De mon point de vue, on n’a pas été suffisamment attentif à l’expression des différences, à l’organisation des politiques liées aux territoires. Qui peut me démontrer que la situation de la Guyane est exactement celle de la Martinique ? La Martinique est une île tandis que la Guyane appartient au continent. Qui peut me démontrer que la Martinique doit avoir la même stratégie que la Guadeloupe sur le plan universitaire ou en matière de recherche-développement ? Pour quelles raisons la Guadeloupe ne définirait-elle pas des stratégies de développement liées à son université, et ne pourrait-elle pas administrer son pôle de manière légèrement différenciée ? Qui va-t-on convaincre que le seul mode d’organisation serait l’autocratisme, l’autoritarisme unitaire d’une seule personne ? Certains se revendiquent de cette école ; ce n’est pas mon cas. Je considère que l’on peut parfaitement travailler ensemble dans le respect de nos différences et dans le cadre d’une organisation autonome.

J’ai combattu, il est vrai, l’amendement portant sur la répartition du budget, que Victorin Lurel avait présenté, en se prévalant légitimement des investissements extrêmement importants qu’il a engagés en Guadeloupe. De fait, la collectivité de Guadeloupe s’est, en certaines occasions, quelque peu substituée à l’État, d’où une différence importante en termes d’investissements réalisés. Victorin Lurel l’a revendiqué. Mais nous lui avons indiqué, dans le cadre de l’accord que nous avons conclu en juillet 2014, qu’il faut penser, non seulement au passé mais aussi à l’avenir. Cet amendement n’est d’ailleurs plus d’actualité.

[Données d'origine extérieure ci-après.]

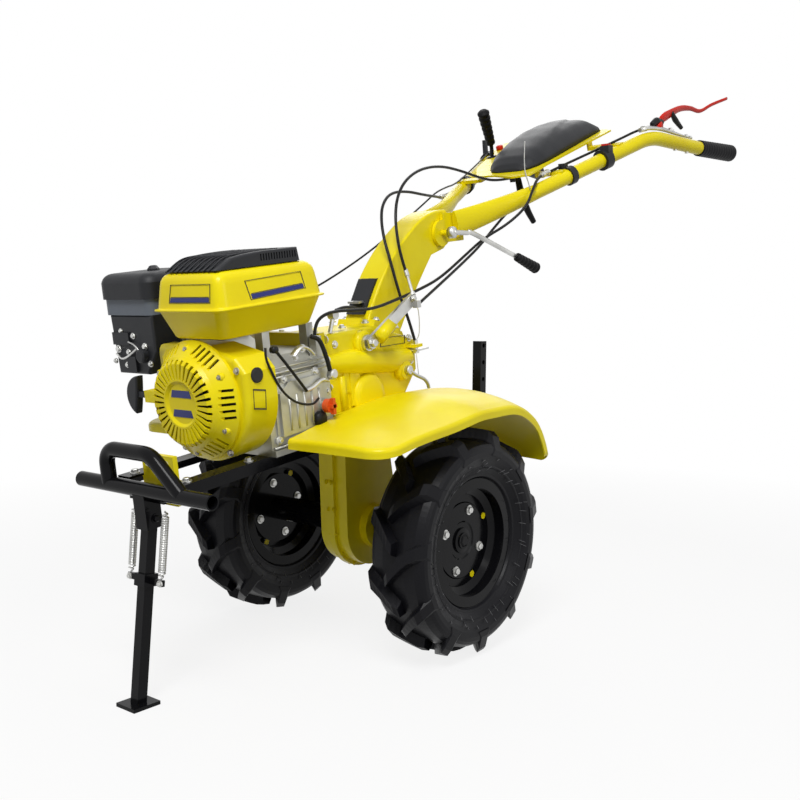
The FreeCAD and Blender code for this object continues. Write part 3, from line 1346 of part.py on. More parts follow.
def cable_radius(name):
    return float(S.wire_radius if name == "throttle_cable" else S.cable_radius)


def make_cables():
    for name, points in CABLES.items():
        radius = cable_radius(name)
        tube, radii, length = swept_tube(points, radius)
        full = math.pi * radius ** 2 * length
        print(name, "length", round(length), "smallest radius", round(min(radii)),
              "volume ratio %.4f" % (tube.Volume / full))
        if name == "gear_cable":
            tube = tube.fuse(wire_end(Vector(*points[-2]), Vector(*points[-1])))
        seat(free_piece(name, tube))


def wire_end(before, end):
    """The ferrule at the end of the sheath, and the bare wire to the clutch arm's pin."""
    ferrule = Part.makeCylinder(4.5, 18, end, end - before)
    tip = end + (end - before).normalize() * 16
    pin = Vector(-108.6, 78.5, 433.6)
    wire = Part.makeCylinder(float(S.core_radius), (pin - tip).Length, tip, pin - tip)
    return ferrule.fuse(wire)


def make_all():
    for name, side in (("left", 1), ("right", -1)):
        make_tyre("tyre_" + name, side)
        make_rim("wheel_rim_" + name, side)
        make_rail("frame_rail_" + name, side)
        make_handlebar("handlebar_" + name, side)
    make_fenders()
    make_grips()
    make_axle()
    make_gear_case()
    make_gearbox()
    make_front_frame()
    make_crankcase()
    make_cylinder()
    make_fan_housing()
    make_recoil()
    make_starter_grip()
    make_tank()
    make_air_cleaner()
    make_dipstick()
    make_stand_bracket()
    make_stand()
    make_stand_springs()
    make_column()
    make_handle_head()
    make_console()
    make_bar_fittings()
    make_shift_levers()
    make_clamp_lever()
    make_gearbox_levers()
    make_hitch()
    make_cables()


make_all()
doc.recompute()

broken = [item.Label for item in doc.Objects if "Invalid" in item.State or "Error" in item.State]
if broken:
    raise SystemExit("these objects failed: " + ", ".join(broken))

os.makedirs("parts", exist_ok=True)
whole = FreeCAD.BoundBox()
for node in NODES:
    shape = node.Shape
    if shape.isNull() or not shape.isValid() or not shape.Solids:
        raise SystemExit("this piece has no valid shape: " + node.Label)
    shape.exportStep("parts/%s.step" % node.Label)
    whole.add(shape.BoundBox)

for name, x, z in (("axle", 0, 0), ("stand pivot", STAND_X, STAND_Z),
                   ("handlebar hub", -S.hub_x, S.hub_z)):
    spot = chassis_point(as_size(x), as_size(z))
    print(name, "at", [round(float(value), 2) for value in spot])
print("box", [round(value, 1) for value in
              (whole.XMin, whole.XMax, whole.YMin, whole.YMax, whole.ZMin, whole.ZMax)])
print(len(NODES), "pieces")
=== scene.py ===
"""Walk-behind power weeder: paint, castings, tread, springs, cables and small trim put
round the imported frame.  Pieces are drawn in chassis millimetres and moved by chassis();
the tyres, the studio and the camera are in metres."""
import json
import math

import bpy
import numpy as np
from mathutils import Matrix


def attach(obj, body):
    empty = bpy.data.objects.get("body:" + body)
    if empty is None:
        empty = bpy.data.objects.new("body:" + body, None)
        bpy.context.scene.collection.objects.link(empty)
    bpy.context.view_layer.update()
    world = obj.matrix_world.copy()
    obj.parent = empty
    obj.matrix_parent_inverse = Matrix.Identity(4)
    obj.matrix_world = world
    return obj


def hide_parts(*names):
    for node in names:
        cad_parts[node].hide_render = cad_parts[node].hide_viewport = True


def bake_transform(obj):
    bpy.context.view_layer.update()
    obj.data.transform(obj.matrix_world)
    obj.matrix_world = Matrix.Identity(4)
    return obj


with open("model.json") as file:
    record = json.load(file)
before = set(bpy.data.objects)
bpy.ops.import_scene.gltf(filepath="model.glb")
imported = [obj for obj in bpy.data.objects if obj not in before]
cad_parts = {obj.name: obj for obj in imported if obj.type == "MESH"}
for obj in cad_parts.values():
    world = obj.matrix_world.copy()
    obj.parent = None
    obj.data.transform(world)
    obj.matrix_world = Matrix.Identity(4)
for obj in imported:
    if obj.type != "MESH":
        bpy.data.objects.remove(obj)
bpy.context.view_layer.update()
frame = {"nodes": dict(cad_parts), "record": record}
record = frame["record"]
joints = {joint["name"]: joint for joint in record["behaviour"]["joints"]}

AXLE = np.array(joints["axle_spin"]["pos_m"], float)
NOSE_DOWN = math.radians(7.8)
CRANK = np.array([362.0, 0.0, 321.0])       # the recoil starter's centre, chassis mm
PIVOT = np.array([489.0, 0.0, 157.0])       # the stand's pivot, chassis mm
FRONT, BACK, LEFT, RIGHT, UP, DOWN = np.array([(1, 0, 0), (-1, 0, 0), (0, 1, 0), (0, -1, 0),
                                               (0, 0, 1), (0, 0, -1)])
SIDES = (1, -1)                             # left and right, as signs of y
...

Je considère que c’est le dialogue qui permettra d’assurer l’organisation de l’université dans le respect de l’autonomie. Cela a déjà commencé à se voir, dans le cadre de ce que l’on appelle le « dialogue budgétaire », au moyen d’une répartition extrêmement claire. À présent, nous avons l’obligation de mettre en place l’université très rapidement.

J’ai souvent entendu parler du CEREGMIA. Une procédure judiciaire est engagée : laissons la justice suivre son cours. Si des agissements peu catholiques ont eu lieu, ils seront sanctionnés. Une procédure disciplinaire est même en cours. J’ai regardé très précisément les conventions signées entre l’université et le CEREGMIA : douze l’ont été avant 2010. On n’a pas de leçons à donner aux gens. On est en train d’enfumer le débat au détriment des jeunes étudiants de la Martinique et de la Guadeloupe. C’est pitoyable.